··· Input material ···

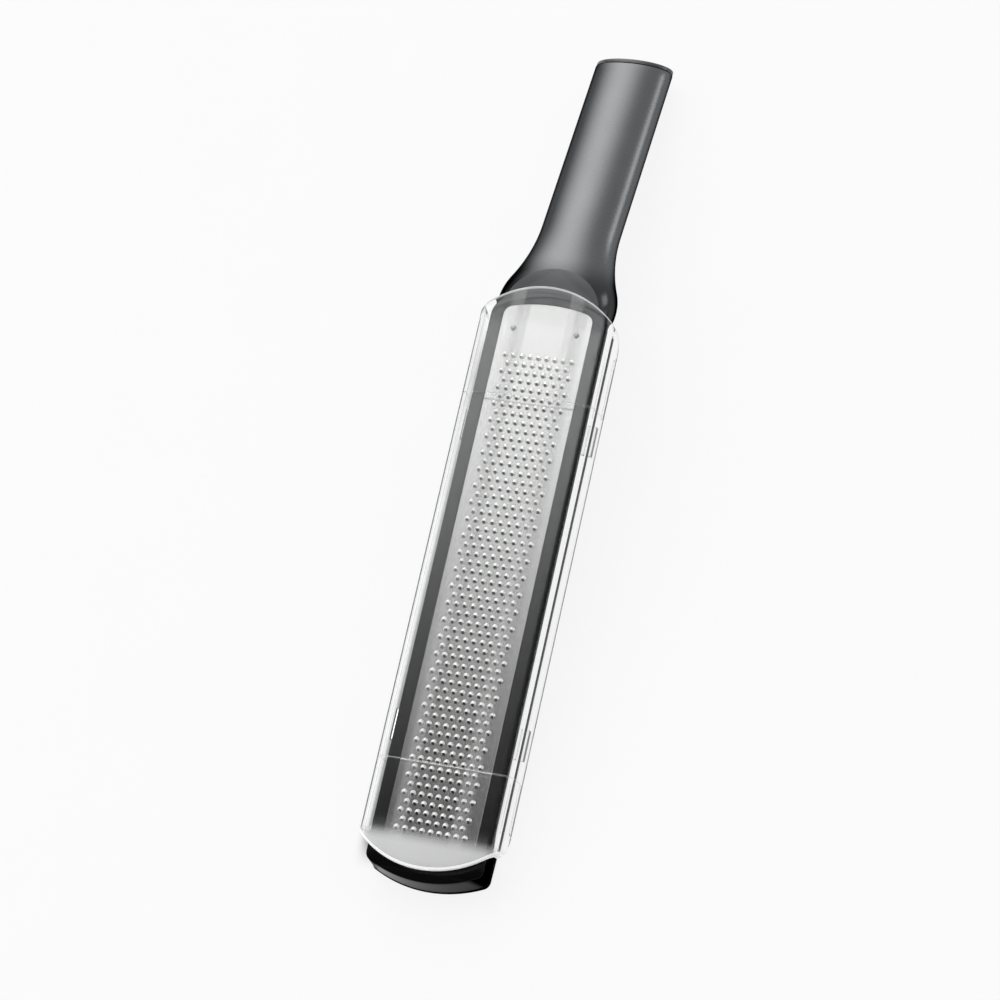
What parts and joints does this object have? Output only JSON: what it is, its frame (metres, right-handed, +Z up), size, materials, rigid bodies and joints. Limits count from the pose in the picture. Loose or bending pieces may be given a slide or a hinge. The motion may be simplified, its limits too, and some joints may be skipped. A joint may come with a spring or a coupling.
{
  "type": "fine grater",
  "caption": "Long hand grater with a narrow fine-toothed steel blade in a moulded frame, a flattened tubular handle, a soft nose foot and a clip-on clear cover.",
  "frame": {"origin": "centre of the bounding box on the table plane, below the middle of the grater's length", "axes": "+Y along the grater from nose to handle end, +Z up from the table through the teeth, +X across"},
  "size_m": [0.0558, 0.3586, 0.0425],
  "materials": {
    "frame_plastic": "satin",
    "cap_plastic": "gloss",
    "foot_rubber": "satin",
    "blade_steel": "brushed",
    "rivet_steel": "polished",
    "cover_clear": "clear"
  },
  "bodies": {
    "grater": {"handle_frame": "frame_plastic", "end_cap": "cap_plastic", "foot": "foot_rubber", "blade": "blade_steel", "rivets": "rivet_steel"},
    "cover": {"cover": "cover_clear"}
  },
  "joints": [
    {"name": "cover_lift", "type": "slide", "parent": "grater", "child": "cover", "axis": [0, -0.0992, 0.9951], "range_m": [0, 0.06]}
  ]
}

···
··· Input material ···

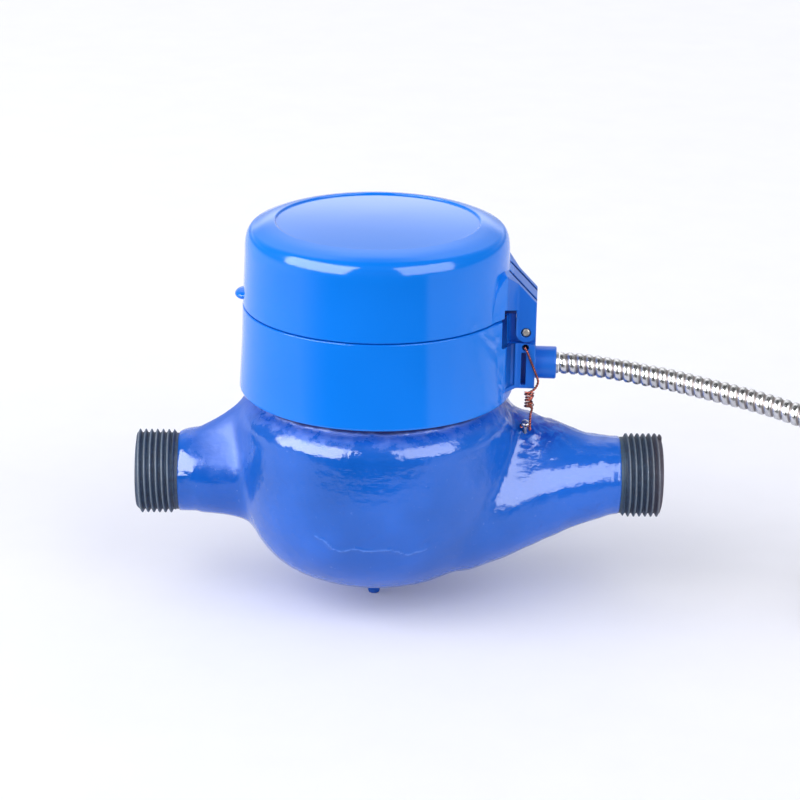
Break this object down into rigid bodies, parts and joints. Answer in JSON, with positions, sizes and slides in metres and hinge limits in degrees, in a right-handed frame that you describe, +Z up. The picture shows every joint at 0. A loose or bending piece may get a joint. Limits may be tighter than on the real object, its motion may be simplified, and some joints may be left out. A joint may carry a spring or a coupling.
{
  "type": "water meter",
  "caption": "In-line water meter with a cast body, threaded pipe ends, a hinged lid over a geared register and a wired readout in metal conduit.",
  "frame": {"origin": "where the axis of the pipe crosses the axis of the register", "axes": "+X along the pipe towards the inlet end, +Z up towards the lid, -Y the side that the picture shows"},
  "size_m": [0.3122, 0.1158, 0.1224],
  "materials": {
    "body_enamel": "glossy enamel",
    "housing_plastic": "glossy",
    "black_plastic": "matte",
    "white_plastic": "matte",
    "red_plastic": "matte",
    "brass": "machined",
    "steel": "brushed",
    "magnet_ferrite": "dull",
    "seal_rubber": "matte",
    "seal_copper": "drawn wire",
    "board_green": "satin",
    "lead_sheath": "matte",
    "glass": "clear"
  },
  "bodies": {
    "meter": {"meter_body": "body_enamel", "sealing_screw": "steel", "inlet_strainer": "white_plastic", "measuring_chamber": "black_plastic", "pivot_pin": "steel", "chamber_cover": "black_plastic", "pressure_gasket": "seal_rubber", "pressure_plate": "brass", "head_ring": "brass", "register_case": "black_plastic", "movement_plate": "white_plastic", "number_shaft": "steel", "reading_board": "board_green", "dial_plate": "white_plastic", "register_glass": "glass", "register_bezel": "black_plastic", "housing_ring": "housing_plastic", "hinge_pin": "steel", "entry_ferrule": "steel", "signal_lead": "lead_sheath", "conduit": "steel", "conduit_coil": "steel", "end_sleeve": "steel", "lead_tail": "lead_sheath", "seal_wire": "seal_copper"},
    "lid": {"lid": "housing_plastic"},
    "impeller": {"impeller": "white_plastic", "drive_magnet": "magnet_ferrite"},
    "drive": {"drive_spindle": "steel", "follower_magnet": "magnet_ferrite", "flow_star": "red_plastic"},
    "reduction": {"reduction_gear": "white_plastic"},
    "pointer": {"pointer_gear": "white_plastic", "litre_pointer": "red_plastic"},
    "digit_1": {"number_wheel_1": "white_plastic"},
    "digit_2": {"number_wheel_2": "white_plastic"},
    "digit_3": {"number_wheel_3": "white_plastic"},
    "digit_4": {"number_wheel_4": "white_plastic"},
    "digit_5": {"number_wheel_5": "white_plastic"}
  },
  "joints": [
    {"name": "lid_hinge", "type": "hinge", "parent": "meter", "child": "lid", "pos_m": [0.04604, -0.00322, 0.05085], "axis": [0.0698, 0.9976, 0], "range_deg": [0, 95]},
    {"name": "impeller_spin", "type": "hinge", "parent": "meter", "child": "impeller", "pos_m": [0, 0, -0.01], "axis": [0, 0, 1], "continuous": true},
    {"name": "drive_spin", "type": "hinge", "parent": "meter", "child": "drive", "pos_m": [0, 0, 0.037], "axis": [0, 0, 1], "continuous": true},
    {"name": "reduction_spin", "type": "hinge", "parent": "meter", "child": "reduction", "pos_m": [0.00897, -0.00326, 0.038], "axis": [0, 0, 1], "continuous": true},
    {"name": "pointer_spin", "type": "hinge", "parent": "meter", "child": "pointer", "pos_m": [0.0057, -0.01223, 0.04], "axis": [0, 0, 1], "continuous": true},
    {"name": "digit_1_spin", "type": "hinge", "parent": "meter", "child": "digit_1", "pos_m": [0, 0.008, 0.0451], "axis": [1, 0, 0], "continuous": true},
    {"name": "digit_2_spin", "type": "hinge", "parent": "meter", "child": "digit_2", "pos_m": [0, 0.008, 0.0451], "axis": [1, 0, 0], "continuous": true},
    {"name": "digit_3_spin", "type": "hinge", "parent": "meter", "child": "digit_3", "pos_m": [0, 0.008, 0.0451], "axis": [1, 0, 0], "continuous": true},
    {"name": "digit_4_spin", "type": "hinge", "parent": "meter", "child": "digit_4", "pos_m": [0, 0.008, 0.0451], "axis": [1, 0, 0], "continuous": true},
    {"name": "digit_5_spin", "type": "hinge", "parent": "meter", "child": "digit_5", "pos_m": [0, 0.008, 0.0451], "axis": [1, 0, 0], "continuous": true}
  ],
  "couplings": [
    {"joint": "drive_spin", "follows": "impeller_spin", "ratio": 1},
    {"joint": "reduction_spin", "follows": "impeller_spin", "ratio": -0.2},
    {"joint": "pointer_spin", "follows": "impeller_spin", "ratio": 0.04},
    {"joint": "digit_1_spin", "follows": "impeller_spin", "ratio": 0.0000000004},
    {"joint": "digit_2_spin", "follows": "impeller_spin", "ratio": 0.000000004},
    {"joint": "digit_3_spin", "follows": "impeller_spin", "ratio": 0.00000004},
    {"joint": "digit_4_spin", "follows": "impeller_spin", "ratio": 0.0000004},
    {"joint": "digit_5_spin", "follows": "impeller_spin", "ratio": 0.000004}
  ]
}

···
··· Input material ···

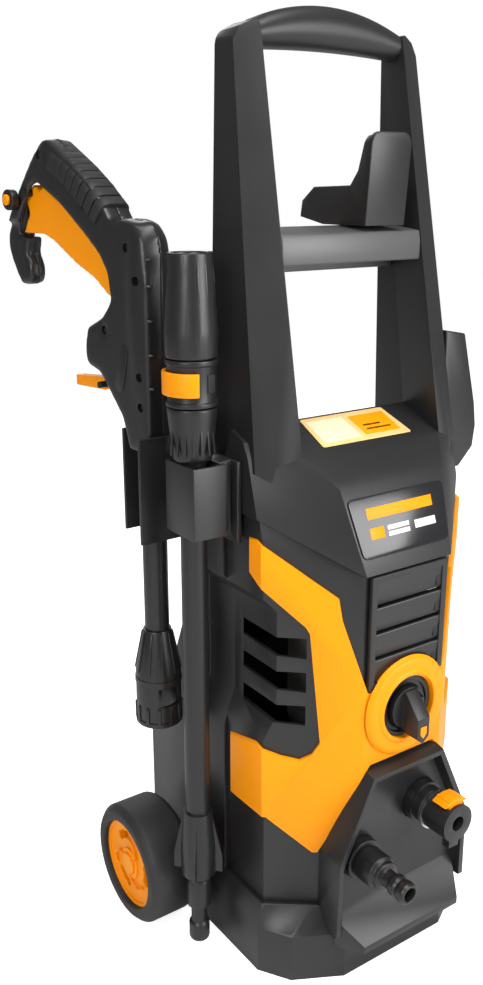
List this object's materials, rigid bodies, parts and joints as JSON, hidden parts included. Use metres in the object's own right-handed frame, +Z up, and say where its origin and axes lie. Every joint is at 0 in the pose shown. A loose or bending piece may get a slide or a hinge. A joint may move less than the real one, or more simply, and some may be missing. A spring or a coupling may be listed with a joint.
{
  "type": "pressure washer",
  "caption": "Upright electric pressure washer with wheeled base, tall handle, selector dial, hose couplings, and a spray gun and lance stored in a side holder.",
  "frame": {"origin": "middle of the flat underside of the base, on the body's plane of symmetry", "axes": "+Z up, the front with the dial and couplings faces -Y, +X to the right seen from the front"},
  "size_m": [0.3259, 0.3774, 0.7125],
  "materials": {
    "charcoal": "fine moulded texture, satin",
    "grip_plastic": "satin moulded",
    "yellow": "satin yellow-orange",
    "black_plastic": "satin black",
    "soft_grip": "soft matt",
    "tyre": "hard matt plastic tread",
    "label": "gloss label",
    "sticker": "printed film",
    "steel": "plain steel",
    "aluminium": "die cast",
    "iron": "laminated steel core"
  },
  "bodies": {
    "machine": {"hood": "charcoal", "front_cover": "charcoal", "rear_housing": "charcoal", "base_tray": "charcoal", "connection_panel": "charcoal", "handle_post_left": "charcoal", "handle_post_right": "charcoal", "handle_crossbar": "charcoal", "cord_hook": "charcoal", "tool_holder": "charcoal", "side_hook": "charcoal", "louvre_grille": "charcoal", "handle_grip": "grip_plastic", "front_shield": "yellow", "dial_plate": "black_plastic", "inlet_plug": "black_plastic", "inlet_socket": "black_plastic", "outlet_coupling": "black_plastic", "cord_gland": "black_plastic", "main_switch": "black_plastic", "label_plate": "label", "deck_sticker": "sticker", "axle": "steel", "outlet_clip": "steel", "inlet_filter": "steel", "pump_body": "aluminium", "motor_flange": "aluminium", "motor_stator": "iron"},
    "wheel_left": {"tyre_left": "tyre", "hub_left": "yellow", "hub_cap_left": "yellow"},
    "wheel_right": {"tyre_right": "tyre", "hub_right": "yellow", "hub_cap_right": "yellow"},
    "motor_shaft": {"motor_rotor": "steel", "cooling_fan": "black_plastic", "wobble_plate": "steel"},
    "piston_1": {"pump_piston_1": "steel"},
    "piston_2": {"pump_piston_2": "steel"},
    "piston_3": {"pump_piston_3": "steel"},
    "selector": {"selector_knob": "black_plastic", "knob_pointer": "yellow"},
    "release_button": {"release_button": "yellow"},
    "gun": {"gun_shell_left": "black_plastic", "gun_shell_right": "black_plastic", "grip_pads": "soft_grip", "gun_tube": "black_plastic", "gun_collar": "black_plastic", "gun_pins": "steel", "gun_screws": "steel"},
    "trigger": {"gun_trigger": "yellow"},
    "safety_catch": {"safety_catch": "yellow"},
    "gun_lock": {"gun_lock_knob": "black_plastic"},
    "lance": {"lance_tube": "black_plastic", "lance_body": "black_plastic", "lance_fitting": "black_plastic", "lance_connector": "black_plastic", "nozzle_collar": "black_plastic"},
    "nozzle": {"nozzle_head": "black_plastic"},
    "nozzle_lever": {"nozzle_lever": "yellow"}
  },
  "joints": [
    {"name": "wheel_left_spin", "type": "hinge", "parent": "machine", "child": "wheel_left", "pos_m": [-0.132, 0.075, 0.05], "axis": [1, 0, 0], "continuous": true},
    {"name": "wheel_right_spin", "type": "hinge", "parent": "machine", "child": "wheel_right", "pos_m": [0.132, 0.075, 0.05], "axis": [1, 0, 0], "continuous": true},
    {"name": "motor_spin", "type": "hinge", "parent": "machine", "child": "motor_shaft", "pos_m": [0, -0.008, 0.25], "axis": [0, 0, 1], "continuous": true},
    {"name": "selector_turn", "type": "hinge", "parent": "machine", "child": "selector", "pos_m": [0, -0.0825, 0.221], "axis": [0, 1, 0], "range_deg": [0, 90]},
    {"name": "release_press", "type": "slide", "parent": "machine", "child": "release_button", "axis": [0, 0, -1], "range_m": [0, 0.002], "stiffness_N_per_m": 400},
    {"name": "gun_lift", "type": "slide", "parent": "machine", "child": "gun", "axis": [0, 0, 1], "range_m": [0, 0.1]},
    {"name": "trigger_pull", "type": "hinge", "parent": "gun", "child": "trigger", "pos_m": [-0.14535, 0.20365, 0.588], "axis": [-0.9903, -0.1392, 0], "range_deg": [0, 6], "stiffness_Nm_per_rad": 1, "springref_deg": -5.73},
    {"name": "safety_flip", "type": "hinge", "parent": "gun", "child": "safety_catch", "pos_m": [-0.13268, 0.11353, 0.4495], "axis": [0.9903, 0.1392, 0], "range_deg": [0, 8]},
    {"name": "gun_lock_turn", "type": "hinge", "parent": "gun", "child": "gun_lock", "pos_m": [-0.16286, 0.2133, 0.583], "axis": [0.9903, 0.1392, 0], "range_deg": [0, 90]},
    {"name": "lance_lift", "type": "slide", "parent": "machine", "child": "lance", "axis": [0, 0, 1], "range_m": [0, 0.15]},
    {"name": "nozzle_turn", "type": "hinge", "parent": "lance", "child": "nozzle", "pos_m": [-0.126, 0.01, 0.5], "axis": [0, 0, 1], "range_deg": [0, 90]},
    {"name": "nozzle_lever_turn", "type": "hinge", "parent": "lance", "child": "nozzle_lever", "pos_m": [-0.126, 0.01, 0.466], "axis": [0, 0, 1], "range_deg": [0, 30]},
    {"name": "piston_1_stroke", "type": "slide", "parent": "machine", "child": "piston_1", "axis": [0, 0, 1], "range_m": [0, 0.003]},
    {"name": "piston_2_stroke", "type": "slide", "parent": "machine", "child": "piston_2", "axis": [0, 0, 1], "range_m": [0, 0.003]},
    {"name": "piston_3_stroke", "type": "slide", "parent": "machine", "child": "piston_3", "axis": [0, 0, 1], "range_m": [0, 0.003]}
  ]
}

···

**Stated goal**
State the number of lines in the records that contain the string "metres", and nothing more.

**Solution to this task**
3